Physically-Motivated Guiding States for Local Hamiltonians
Gabriel Waite, Karl Lin, Samuel J Elman, Michael J Bremner
TL;DR
This work analyzes the Guided Local Hamiltonian problem through physically-motivated guiding states, linking ground-state energy estimation to computational complexity. By proving $\textbf{BQP}$ containment for several efficiently preparable state families (SCSS, SCESS, fixed-weight, MPS, Gaussian) and establishing $\textbf{BQP}$-hardness for 2-local Hamiltonians with these states, it delineates when quantum advantage persists versus when classical heuristics remain viable via dequantisation. A central contribution is the Goldilocks zone, where guiding states are efficiently described, prepareable, and sample-query accessible, enabling meaningful quantum-vs-classical comparisons. The results extend previous hardness and containment results to more physically relevant settings (Quantum Chemistry, Hamiltonian complexity) and clarify the structure of reductions needed to preserve hardness.
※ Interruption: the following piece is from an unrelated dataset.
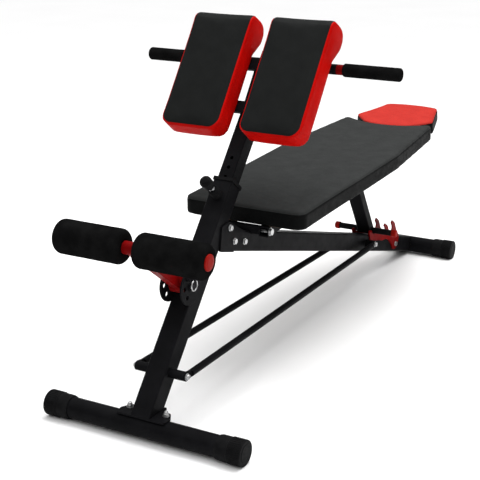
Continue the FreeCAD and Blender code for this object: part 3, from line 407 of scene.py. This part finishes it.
def stuffed(obj, voxel, held, seam_at):
    """Remesh and inflate, and keep a smooth, limited swelling.

    seam_at(co) is the signed distance to the cover's seam, measured before the swelling."""
    voxelled(obj, voxel)
    start = places_of(obj.data)
    seam = obj.data.attributes.new("seam", "FLOAT", "POINT")
    seam.data.foreach_set("value", [seam_at(Vector(place) / MM) * MM for place in start])
    inflated(obj, held)
    moves = evened(obj.data, places_of(obj.data) - start) / MM
    length = numpy.linalg.norm(moves, axis=1, keepdims=True) + 1e-9
    moves *= SWELL_CAP * (1 - numpy.exp(-length / SWELL_CAP)) / length
    obj.data.vertices.foreach_set("co", (start + moves * MM).ravel())
    obj.data.update()
    refine = obj.modifiers.new("refine", "SUBSURF")
    refine.levels = refine.render_levels = 1
    apply_modifiers(obj)
    obj.data.shade_smooth()


def seam_line(obj, depth, width):
    """Pull the cover in along its seam; millimetres."""
    places = [v.co.copy() for v in obj.data.vertices]
    outward = [v.normal.copy() for v in obj.data.vertices]
    away = [entry.value / MM for entry in obj.data.attributes["seam"].data]
    for vertex, place, normal, d in zip(obj.data.vertices, places, outward, away):
        vertex.co = place - normal * depth * math.exp(-(d / width) ** 2) * MM


def cushion(obj, material, body, matrix, replaced):
    obj.data.materials.clear()
    obj.data.materials.append(material)
    obj.matrix_world = matrix
    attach(obj, body)
    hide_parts(replaced)


def tilt(degrees, x, y, z):
    """Frame at a point given from under the front foot, turned about X; millimetres and degrees."""
    place = Matrix.Translation(Vector((x * MM, y * MM - MIDDLE_Y, z * MM)))
    return place @ Matrix.Rotation(math.radians(degrees), 4, "X")


def flat_cushion(name, outline, deep, voxel, seam_depth):
    """Cushion whose top is just under z = 0: a small turn at the board, a soft shoulder at the top."""
    obj = lofted(name, outline, [(2.5, -deep), (0, -deep + 2), (-0.5, -deep + 6), (-0.5, -8), (0.3, -4.4),
                                 (2.5, -2), (6.5, -1)])
    stuffed(obj, voxel, held=lambda co: co.z < -deep + FLAT_HELD, seam_at=lambda co: -(co.z + seam_depth))
    return obj


# ---------------------------------------------------------------- back pad and head pad
BACK_OUTLINE = rounded([(-168, 0, 25), (168, 0, 25), (172, 580, 160), (142, 932, 12), (0, 829, 214),
                        (-142, 932, 12), (-172, 580, 160)])
BACK_TILT, BACK_LOW_END = 2.6, (0, 440, 433.5)

HEAD_SIDE = [(62, 0, 70), (127, 78, 12), (86, 229, 14)]
HEAD_OTHER_SIDE = [(-x, y, radius) for x, y, radius in reversed(HEAD_SIDE)]
HEAD_OUTLINE = rounded(HEAD_SIDE + [(0, 251, 300)] + HEAD_OTHER_SIDE)
HEAD_TILT, HEAD_LOW_END = 4.5, (0, 1331, 470)

back = flat_cushion("back_cushion", BACK_OUTLINE, deep=46.5, voxel=5, seam_depth=7.5)
seam_line(back, depth=1.0, width=2.0)
cushion(back, BACK_COVER, "backrest", tilt(BACK_TILT, *BACK_LOW_END), "back_pad")

head = flat_cushion("head_cushion", HEAD_OUTLINE, deep=41, voxel=4, seam_depth=6.5)
seam_line(head, depth=0.9, width=1.8)
cushion(head, HEAD_COVER, "backrest", tilt(HEAD_TILT, *HEAD_LOW_END), "head_pad")

# ---------------------------------------------------------------- thigh pads
THIGH_HALF, THIGH_LOW, THIGH_DEEP = 81.6, -8, 55.5
THIGH_CORNER = 30          # radius of the two lower corners in the front view
THIGH_SKIN = -0.4          # inset of the cover from its outline: it stands a little outside
THIGH_EDGE = 3.6           # rounding along both sides
THIGH_STEP = 4             # between layers across the width
THIGH_HELD = 3             # thickness held at the board
THIGH_BOARD_TOP = 208      # where the board ends along the pad
SEAM_FROM_SIDE, SEAM_FROM_LOW = 3.4, 4
THIGH_LEAN = 35.2          # degrees from upright
THIGH_APART = 106.45       # from the bench's middle to a pad's middle
THIGH_LOW_END = (372.5, 635.5)
THIGH_SIDE = resampled(rounded([(0, THIGH_LOW, 6), (0, 304, 24), (-80, 306, 30), (-80, 260, 22),
                                (-56, 212, 8), (-THIGH_DEEP, 204, 4), (-THIGH_DEEP, THIGH_LOW, 12)]))


def thigh_pad(name):
    """Side profile padded across the width, with the lower corners rounded in the front view."""
    half = THIGH_HALF - THIGH_SKIN
    count = int(2 * half / THIGH_STEP)
    layers = []
    for k in range(count + 1):
        across = -half + THIGH_STEP * k if k < count else half
        near = min(THIGH_EDGE, half - abs(across))
        rise = math.sqrt(THIGH_EDGE ** 2 - (THIGH_EDGE - near) ** 2)
        layers.append((THIGH_SKIN + THIGH_EDGE - rise, across))
    obj = lofted(name, THIGH_SIDE, layers)
    voxelled(obj, THIGH_STEP)
    centre_x, centre_y = (THIGH_HALF - THIGH_CORNER) * MM, (THIGH_LOW + THIGH_CORNER) * MM
    limit = (THIGH_CORNER - THIGH_SKIN) * MM
    for vertex in obj.data.vertices:
        out, along, across = vertex.co
        x, y = abs(across) - centre_x, along - centre_y
        if x > 0 and y < 0 and math.hypot(x, y) > limit:
            pull = limit / math.hypot(x, y)
            across = math.copysign(centre_x + x * pull, across)
            along = centre_y + y * pull
        vertex.co = (across, along, out)
    obj.data.flip_normals()
    return obj


def thigh_seam(co):
    """Signed distance, in the front view, to a seam just inside the sides and the lower corners."""
    radius = THIGH_CORNER - SEAM_FROM_LOW
    x = abs(co.x) - (THIGH_HALF - SEAM_FROM_SIDE - radius)
    y = THIGH_LOW + SEAM_FROM_LOW + radius - co.y
    if x > 0 and y > 0:
        return math.hypot(x, y) - radius
    return max(x, y) - radius


thigh = thigh_pad("thigh_cushion_right")
stuffed(thigh, 4, held=lambda co: co.z < -THIGH_DEEP + THIGH_HELD and co.y < THIGH_BOARD_TOP,
        seam_at=thigh_seam)
seam_line(thigh, depth=0.8, width=1.6)
twin = thigh.copy()
twin.name = "thigh_cushion_left"
twin.data = thigh.data.copy()
SCENE.collection.objects.link(twin)
for obj, side, hand in ((thigh, 1, "right"), (twin, -1, "left")):
    place = tilt(90 - THIGH_LEAN, side * THIGH_APART, *THIGH_LOW_END)
    cushion(obj, THIGH_COVER, "upper_post", place, f"thigh_pad_{hand}")

# ---------------------------------------------------------------- foam sleeves
SLEEVE_STEP = 3.0          # millimetres between rings
WIDE_DENT, SMALL_DENT = 34, 11
END_WALL = 3               # closed end of a grip
NEAR_AXIS = 0.01


def sleeve(name, profile, dents, around):
    """Foam turned about X through (x, radius) points in millimetres, with slow dents in its skin."""
    mesh = bmesh.new()
    rings = []
    for x, radius in profile:
        ring = []
        for k in range(around):
            turn = 2 * math.pi * k / around
            place = Vector((x, radius * math.cos(turn), radius * math.sin(turn)))
            swell = noise.noise(place / WIDE_DENT) + 0.5 * noise.noise(place / SMALL_DENT)
            outward = Vector((0, place.y, place.z)).normalized()
            ring.append(mesh.verts.new(place * MM + outward * swell * dents * MM))
        rings.append(ring)
    for low, high in zip(rings, rings[1:] + rings[:1]):
        for k in range(around):
            j = (k + 1) % around
            mesh.faces.new((low[k], high[k], high[j], low[j]))
    bmesh.ops.recalc_face_normals(mesh, faces=mesh.faces)
    obj = solid_from(name, mesh)
    obj.data.shade_smooth()
    return obj


def sleeve_profile(inner, outer, bore, radius, corner, closed=False):
    """Section of a foam tube: straight bore, rounded shoulders, and a wall at the outer end if closed."""
    ends = []
    for end, direction in ((inner, 1), (outer, -1)):
        arc = [(end + direction * corner * (1 - math.cos(math.radians(a))),
                radius - corner * (1 - math.sin(math.radians(a)))) for a in range(0, 91, 10)]
        ends.append([(end, bore), (end, (bore + radius - corner) / 2)] + arc)
    left, right = ends
    if closed:
        right = [(outer - END_WALL, bore), (outer - END_WALL, NEAR_AXIS), (outer, NEAR_AXIS)] + right[2:]
    count = int((outer - inner - 2 * corner) / SLEEVE_STEP)
    middle = [(inner + corner + SLEEVE_STEP * k, radius) for k in range(1, count)]
    return left + middle + right[::-1]


FOAM_SECTION = sleeve_profile(inner=18.5, outer=187, bore=12.6, radius=38.8, corner=12)
GRIP_SECTION = sleeve_profile(inner=200, outer=346, bore=12.55, radius=16, corner=5, closed=True)
ROLLER = Vector((0, -25.6 * MM - MIDDLE_Y, 452 * MM))
low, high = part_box("handlebar")
BAR = Vector((0, (low.y + high.y) / 2, (low.z + high.z) / 2))
for turn, hand in ((0, "right"), (math.pi, "left")):
    facing = Matrix.Rotation(turn, 4, "Z")
    foam = sleeve(f"foam_sleeve_{hand}", FOAM_SECTION, dents=0.35, around=96)
    cushion(foam, FOAM, f"foam_roller_{hand}", Matrix.Translation(ROLLER) @ facing, f"foam_roller_{hand}")
    grip = sleeve(f"grip_sleeve_{hand}", GRIP_SECTION, dents=0.15, around=64)
    cushion(grip, FOAM, "upper_post", Matrix.Translation(BAR) @ facing, f"handle_grip_{hand}")

# ---------------------------------------------------------------- floor, light and camera
FLOOR = 30                 # metres from the middle to an edge
LIT = Vector((0, 0, 0.4))
CAMERA_PLACE = (1.344, -1.940 - MIDDLE_Y, 1.2087)
CAMERA_DOWN, CAMERA_TURN = 17.585, 29.51       # degrees below level, and left of the +Y axis

floor_mesh = bpy.data.meshes.new("floor")
floor_mesh.from_pydata([(-FLOOR, -FLOOR, 0), (FLOOR, -FLOOR, 0), (FLOOR, FLOOR, 0), (-FLOOR, FLOOR, 0)],
                       [], [(0, 1, 2, 3)])
floor = linked("floor", floor_mesh)
paper = Shader("floor_paper", Specular_IOR_Level=0.2)
tone = paper.remap(paper.noise(0.6, 3), 0.3, 0.7)
floor_mesh.materials.append(paper.finish(paper.mix(tone, *PAPER), roughness=0.9))

# a white sky, brighter overhead
world = bpy.data.worlds.new("studio")
world.use_nodes = True
sky = world.node_tree
direction = sky.nodes.new("ShaderNodeTexCoord").outputs["Generated"]
split = sky.nodes.new("ShaderNodeSeparateXYZ")
sky.links.new(direction, split.inputs["Vector"])
height = sky.nodes.new("ShaderNodeMapRange")
height.inputs["From Min"].default_value, height.inputs["From Max"].default_value = 0.3, 0.9
height.inputs["To Min"].default_value, height.inputs["To Max"].default_value = 0.05, 1.7
sky.links.new(split.outputs["Z"], height.inputs["Value"])
sky.links.new(height.outputs["Result"], sky.nodes["Background"].inputs["Strength"])
sky.nodes["Background"].inputs["Color"].default_value = (1, 1, 1, 1)
SCENE.world = world
SCENE.view_settings.view_transform = "Standard"


def softbox(name, place, size, power):
    """Round area light aimed at the bench."""
    light = bpy.data.lights.new(name, "AREA")
    light.shape, light.size, light.energy = "DISK", size, power
    obj = linked(name, light)
    obj.location = place
    obj.rotation_euler = (LIT - Vector(place)).to_track_quat("-Z", "Y").to_euler()


softbox("overhead", (0.3, 0.4, 3.0), size=2.6, power=80)
softbox("front_fill", (1.6, -2.6, 1.9), size=1.8, power=5)
softbox("side_fill", (-2.6, -1.2, 1.6), size=1.8, power=3)

camera_data = bpy.data.cameras.new("camera")
camera_data.sensor_width = 36
camera_data.lens = 87.626
camera = linked("camera", camera_data)
camera.location = CAMERA_PLACE
camera.rotation_euler = (math.radians(90 - CAMERA_DOWN), 0, math.radians(CAMERA_TURN))
SCENE.camera = camera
Overall, the paper advances the complexity landscape for ground-state estimation, guiding experimental relevance and highlighting boundaries of quantum advantage for guided quantum simulations.
Abstract
This work characterises families of guiding states for the Guided Local Hamiltonian problem, revealing new connections between physical constraints and computational complexity. Focusing on states motivated by Quantum Chemistry and Hamiltonian Complexity, we extend prior BQP-hardness results beyond semi-classical subset states. We demonstrate that broader state families preserve hardness, while maintaining classical tractability under practical parameter regimes. Crucially, we provide a constructive proof of BQP containment for the canonical problem, showing the problem is BQP-complete when provided with a polynomial-size classical description of the guiding state. Our results show quantum advantage persists for physically meaningful state classes, and classical methods remain viable when guiding states admit appropriate descriptions. We identify a Goldilocks zone of guiding states that are efficiently preparable, succinctly described, and sample-query accessible, allowing for a meaningful comparison between quantum and classical approaches. Our work furthers the complexity landscape for ground state estimation problems, presenting steps toward experimentally relevant settings while clarifying the boundaries of quantum advantage.